Bocciate Mps e Carige, banche italiane ultime in Europa

Bocciate Mps e Carige, banche italiane ultime in Europa

È vero che non c’è limite al peggio, ma domenica 26 ottobre è terminata la fase preparatoria della “Banking Union” e per le banche italiane è stata una Caporetto. Il mercato lo aveva largamente anticipato, con prezzi in picchiata nelle ultime due settimane. Come ha titolato Bloomberg: «Italy banks emerge as biggest losers in Ecb health check». 

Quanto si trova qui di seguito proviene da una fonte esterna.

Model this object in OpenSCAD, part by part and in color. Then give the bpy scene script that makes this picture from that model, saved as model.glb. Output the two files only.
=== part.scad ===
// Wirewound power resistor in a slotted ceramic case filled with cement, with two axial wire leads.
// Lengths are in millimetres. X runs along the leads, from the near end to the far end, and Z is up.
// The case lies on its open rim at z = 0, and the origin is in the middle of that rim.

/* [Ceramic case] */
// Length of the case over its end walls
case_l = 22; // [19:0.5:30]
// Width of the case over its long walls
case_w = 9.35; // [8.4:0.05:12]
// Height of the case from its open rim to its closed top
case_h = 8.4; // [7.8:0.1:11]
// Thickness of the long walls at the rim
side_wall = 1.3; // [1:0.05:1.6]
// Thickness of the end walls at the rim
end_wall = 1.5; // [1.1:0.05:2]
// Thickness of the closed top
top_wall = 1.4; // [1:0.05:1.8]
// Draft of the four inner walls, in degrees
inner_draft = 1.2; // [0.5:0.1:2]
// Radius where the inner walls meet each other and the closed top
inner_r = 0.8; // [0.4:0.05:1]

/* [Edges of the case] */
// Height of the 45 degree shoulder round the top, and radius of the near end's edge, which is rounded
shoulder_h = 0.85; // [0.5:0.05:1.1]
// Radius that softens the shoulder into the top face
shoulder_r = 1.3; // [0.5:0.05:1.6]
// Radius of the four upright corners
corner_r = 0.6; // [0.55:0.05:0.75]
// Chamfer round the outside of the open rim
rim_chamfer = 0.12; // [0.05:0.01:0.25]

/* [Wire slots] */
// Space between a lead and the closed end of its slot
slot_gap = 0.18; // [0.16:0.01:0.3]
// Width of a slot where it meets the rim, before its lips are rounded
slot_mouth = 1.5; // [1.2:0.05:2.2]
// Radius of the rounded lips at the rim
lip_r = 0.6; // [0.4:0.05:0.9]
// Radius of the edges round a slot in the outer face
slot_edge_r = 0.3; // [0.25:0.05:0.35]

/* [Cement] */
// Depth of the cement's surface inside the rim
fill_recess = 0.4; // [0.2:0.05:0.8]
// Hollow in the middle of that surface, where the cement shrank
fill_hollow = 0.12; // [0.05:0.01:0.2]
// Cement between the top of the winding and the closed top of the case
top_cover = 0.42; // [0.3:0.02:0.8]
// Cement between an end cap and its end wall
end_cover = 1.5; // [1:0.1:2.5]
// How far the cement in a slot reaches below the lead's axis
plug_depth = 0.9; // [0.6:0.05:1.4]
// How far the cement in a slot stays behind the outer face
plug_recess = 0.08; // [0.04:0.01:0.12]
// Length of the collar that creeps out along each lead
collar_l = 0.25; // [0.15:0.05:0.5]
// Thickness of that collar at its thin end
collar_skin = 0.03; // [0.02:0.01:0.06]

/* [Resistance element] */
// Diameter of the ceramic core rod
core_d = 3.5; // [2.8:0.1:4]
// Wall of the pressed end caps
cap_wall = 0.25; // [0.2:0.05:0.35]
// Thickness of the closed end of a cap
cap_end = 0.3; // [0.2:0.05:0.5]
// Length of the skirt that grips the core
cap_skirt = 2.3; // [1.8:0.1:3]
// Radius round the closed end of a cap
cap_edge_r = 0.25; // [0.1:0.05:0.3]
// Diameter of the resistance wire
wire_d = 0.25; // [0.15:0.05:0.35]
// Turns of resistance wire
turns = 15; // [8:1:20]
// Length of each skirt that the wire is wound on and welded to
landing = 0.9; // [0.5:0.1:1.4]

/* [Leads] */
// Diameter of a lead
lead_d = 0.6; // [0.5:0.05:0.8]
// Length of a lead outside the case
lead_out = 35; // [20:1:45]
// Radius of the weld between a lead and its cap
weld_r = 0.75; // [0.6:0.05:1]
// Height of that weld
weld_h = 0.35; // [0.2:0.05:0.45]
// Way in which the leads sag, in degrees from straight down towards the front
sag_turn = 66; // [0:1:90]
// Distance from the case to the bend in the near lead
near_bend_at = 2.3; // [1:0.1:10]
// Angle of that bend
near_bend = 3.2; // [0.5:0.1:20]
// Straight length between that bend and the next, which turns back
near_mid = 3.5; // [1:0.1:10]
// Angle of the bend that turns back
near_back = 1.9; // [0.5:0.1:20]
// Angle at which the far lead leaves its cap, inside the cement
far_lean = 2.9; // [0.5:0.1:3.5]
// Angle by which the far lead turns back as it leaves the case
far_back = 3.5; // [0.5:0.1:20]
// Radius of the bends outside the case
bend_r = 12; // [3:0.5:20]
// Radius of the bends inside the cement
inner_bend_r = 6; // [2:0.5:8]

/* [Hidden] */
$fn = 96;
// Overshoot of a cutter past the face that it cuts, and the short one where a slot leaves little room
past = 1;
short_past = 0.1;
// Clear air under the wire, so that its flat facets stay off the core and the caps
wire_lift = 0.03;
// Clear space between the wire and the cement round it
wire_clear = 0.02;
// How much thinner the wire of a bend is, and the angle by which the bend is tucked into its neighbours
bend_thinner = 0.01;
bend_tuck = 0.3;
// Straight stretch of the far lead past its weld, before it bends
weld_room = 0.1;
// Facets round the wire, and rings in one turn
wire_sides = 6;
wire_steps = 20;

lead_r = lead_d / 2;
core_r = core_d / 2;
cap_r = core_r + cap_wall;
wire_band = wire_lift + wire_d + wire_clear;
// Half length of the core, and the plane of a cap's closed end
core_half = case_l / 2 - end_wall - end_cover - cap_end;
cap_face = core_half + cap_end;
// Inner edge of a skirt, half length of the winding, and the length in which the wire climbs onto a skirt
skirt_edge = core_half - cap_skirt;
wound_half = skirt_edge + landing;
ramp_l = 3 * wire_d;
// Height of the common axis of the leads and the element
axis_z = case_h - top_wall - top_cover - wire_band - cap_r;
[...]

Le banche italiane che hanno fallito il test della Bce sono 9 su 25. Cipro e Grecia ci seguono con 3 banche ciascuna, Belgio e Slovenia 2 e poi con una sola banca Portogallo, Austria, Irlanda, Francia e Germania. In virtù delle operazioni effettuate negli ultimi mesi, “solo” Monte Paschi e Carige dovranno procedere a ricapitalizzare o a trovare una soluzione alternativa (fusione, cessione di asset…). Imponente il deficit riscontrato in Monte Paschi: 2,1 miliardi di euro, pari all’aumento netto di capitale effettuato solo tre mesi fa.

La cosa difficile da comprendere è la soddisfazione che Banca d’Italia ha mostrato nel corso della conferenza stampa. «Risultato rassicurante che non ci ha sorpreso. Ne esce la fotografia di un sistema solido e capace di finanziare l’economia» ha dichiarato, stando alla ricostruzione del Sole 24 Ore, il vice DG Panetta.  Se il risultato “non ha sorpreso”, la domanda che sorge spontanea è come sia stato possibile che il Monte Paschi di Siena e Carige abbiano potuto fare un aumento di capitale a giugno 2014 che si è rivelato del tutto insufficiente e adesso le due banche si trovano ad affrontare operazioni di rafforzamento del capitale per ben 2,1 mld e 0,8 mld di euro, rispettivamente. 

Tra l’altro, era solo il 14 maggio 2014 quando MPS comunicava di aver ricevuto l’autorizzazione di Banca d’Italia al riscatto di 3 miliardi di euro di valore nominale di “Nuovi Strumenti Finanziari”, i cd Monti Bond, in virtù dell’aumento di capitale che si accingeva a lanciare. La restituzione dei Monti Bond poteva avvenire in un altro modo, con lo Stato che diventava azionista alle condizioni spiegate su Linkiesta. Questa alternativa avrebbe comportato la partecipazione dello Stato italiano al prossimo aumento di capitale, cosa che ovviamente non accadrà, visto che lo Stato si è visto appunto rimborsare il prestito con i relativi interessi lo scorso giugno.

Uno dei motivi per cui così tanti Istituti italiani non hanno passato l’esame è da attribuire agli stress test elaborati dall’Eba (European Banking Authority). Come noto, il Comprehensive Assesment a cui è stato sottoposto l’intero sistema bancario europeo si articolava in due fasi: la prima  di analisi della qualità degli attivi bancari, l’asset quality review (AQR), e la seconda di verifica della robustezza dei bilanci nel caso di uno scenario avverso, lo stress test. Per qualche ragione, Banca d’Italia ci ha tenuto a sottolineare che le operazioni di irrobustimento del capitale degli ultimi mesi sarebbero state sufficienti a ripianare i gap patrimoniali emersi in sede di Aqr. Forse che a maggio, quando è stata concessa l’autorizzazione a rimborsare i Monti bond, non fossero noti i parametri dello stress test?

In realtà, dal sito dell’Eba si legge che il 4 marzo 2014 l’Eba aveva iniziato la discussione informale con le banche sulla metodologia, rilasciata ufficialmente il 29 aprile. In un mio articolo su LaVoce.info del 9 maggio 2014 mettevo in luce la penalizzazione imposta dall’Eba ai paesi periferici dell’area Euro (rispetto ai paesi europei che hanno ancora la loro valuta) e il trattamento “speciale” riservato ai Btp. Una penalizzazione (haircut) peggiore è stata imposta solo ai titoli di Stato greci. Ora, non sarebbe stato difficile per la Banca d’Italia, un’istituzione autorevole ed alla cui scuola si sono formati sia il Presidente dell’Eba (Andrea Enria, dal 2008 al 2012 responsabile della supervisione bancaria in Banca d’Italia) sia il Presidente della Bce (Mario Draghi), mostrare, dati alla mano, che la volatilità dei Btp, anche nei mesi più bui del 2011 e 2012, è stata inferiore non solo a quella dei titoli di Stato greci, ma anche irlandesi, portoghesi e spagnoli.